More Than Freedom chronicles this epic struggle through the lived experiences of black and white activists in and around Boston, including both famous reformers such as Frederick Douglass and Charles Sumner and lesser-known but equally important figures like the journalist William Cooper Nell and the ex-slaves Lewis and Harriet Hayden. While these freedom fighters have traditionally been called abolitionists, their goals and achievements went far beyond emancipation. They mobilized long before they had white allies to rely on and remained militant long after the Civil War ended.

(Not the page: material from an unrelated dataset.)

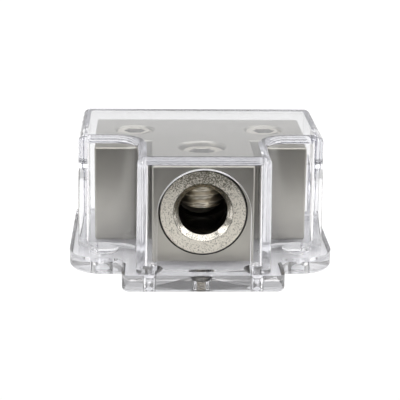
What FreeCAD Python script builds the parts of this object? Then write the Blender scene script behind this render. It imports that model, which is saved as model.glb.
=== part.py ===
import FreeCAD, Part
import math
import os

# A T-shaped power distribution block: one wide cable port in front, two smaller
# ones at the sides, under a clear lift-off cover on a clear base plate.
# Millimetres. X is the width, Y the depth with the front at -Y, Z is up.
# The origin is at the centre of the base plate's underside.

# Terminal block: a wide bar with a stem that points to the front
BAR_WIDTH = 44.2
BAR_DEPTH = 20.0
BLOCK_HEIGHT = 20.0
STEM_LENGTH = 15.2
STEM_BESIDE_RING = 1.5
BLOCK_EDGE_ROUND = 0.45

# Front port, with a ring pressed into its mouth
FRONT_PORT_ABOVE_MIDDLE = 0.4
FRONT_BORE_DEPTH = 18.0
BORE_STEP_BEHIND_RING = 0.45
RING_TO_BLOCK_EDGE = 1.3
RING_BAND = 3.75
RING_LENGTH = 5.0
RING_PROUD = 0.3
RING_MOUTH_CHAMFER = 1.05
RING_RIM_CHAMFER = 0.12
RING_SEAT_CLEARANCE = 0.02
RING_RELIEF_WIDTH = 0.18
RING_RELIEF_DEPTH = 1.0

# Side ports, at half the block's height
SIDE_BORE_DIAMETER = 6.6
SIDE_BORE_DEPTH = 14.0
SIDE_MOUTH_CHAMFER = 0.5
DRILL_POINT_ANGLE = 118.0

# Set screws: 3/8-16 x 3/8 in front, 5/16-18 x 1/4 at the sides
FRONT_SCREW_DIAMETER = 9.525
FRONT_SCREW_LENGTH = 9.525
FRONT_SCREW_RECESS = 0.9
FRONT_SCREW_BEHIND_RING = 0.54
FRONT_SOCKET_FLATS = 4.76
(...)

These black freedmen called themselves “colored citizens” and fought to establish themselves in American public life, both by building their own networks and institutions and by fiercely, often violently, challenging proslavery and inegalitarian laws and prejudice. But as Kantrowitz explains, they also knew that until the white majority recognized them as equal participants in common projects they would remain a suspect class. Equal citizenship meant something far beyond freedom: not only full legal and political rights, but also acceptance, inclusion and respect across the color line.

Even though these reformers ultimately failed to remake the nation in the way they hoped, their struggle catalyzed the arrival of Civil War and left the social and political landscape of the Union forever altered. Without their efforts, war and Reconstruction could hardly have begun. Bringing a bold new perspective to one of our nation’s defining moments, More Than Freedom helps to explain the extent and the limits of the so-called freedom achieved in 1865 and the legacy that endures today.



Author Q&A


During the years when the expansion, destruction, and aftermath of slavery preoccupied the nation, no group focused more sharply on shaping events than those blacks who were free before the war. Throughout this critical phase they waged an unceasing political campaign to establish African Americans as citizens and to give that word a fullness of meaning. Their campaign began long before reliable white allies were anywhere in evidence and lasted long after the guns of the Civil War fell silent.

To call oneself a “colored citizen” was to claim a role in at least two simultaneous efforts. On the one hand, African American activists created networks and institutions to bind their scattered communities together. Excluded from public life in many of its forms, they created what some scholars have dubbed a “black counterpublic,” in which they looked to one another for support and affirmation. But although what they built was for many purposes a world apart, it did not represent a full-scale or principled withdrawal from the wider world. Even if they had wished to forge such an enclave, they could not create walls that slavery and prejudice were bound to respect.

Rather, most of the leading voices in that black world of speech and action sought a rapprochement of hearts and minds with white Americans. They understood that a future in the United States required them to establish their place among their white countrymen. “Citizenship” meant being legally and politically vested, but it also meant bonds of trust and even love across the color line. It meant a warm welcome to the full duties, rights, privileges, and pleasures of American life, whether understood in George Downing’s idea of “universal brotherhood” or in William Nell’s vision of “the free, the happy future.” It meant a citizenship of the heart.

That they sought a sense of belonging in no way meant that they relied on moral and emotional appeals. Far from it. As inheritors of the ideological legacy of the American Revolution, they believed that freedom belonged only to those willing to seize it. Their campaigns included assertions of their capacity to be law abiding and “respectable,” but also strident and even violent challenges to proslavery and inegalitarian laws. They were a people militant, and even armed, long before the U.S. government authorized them to march in its ranks. Citizenship, they understood, was something one demonstrated to oneself and to others. It had to be asserted. It had to be won.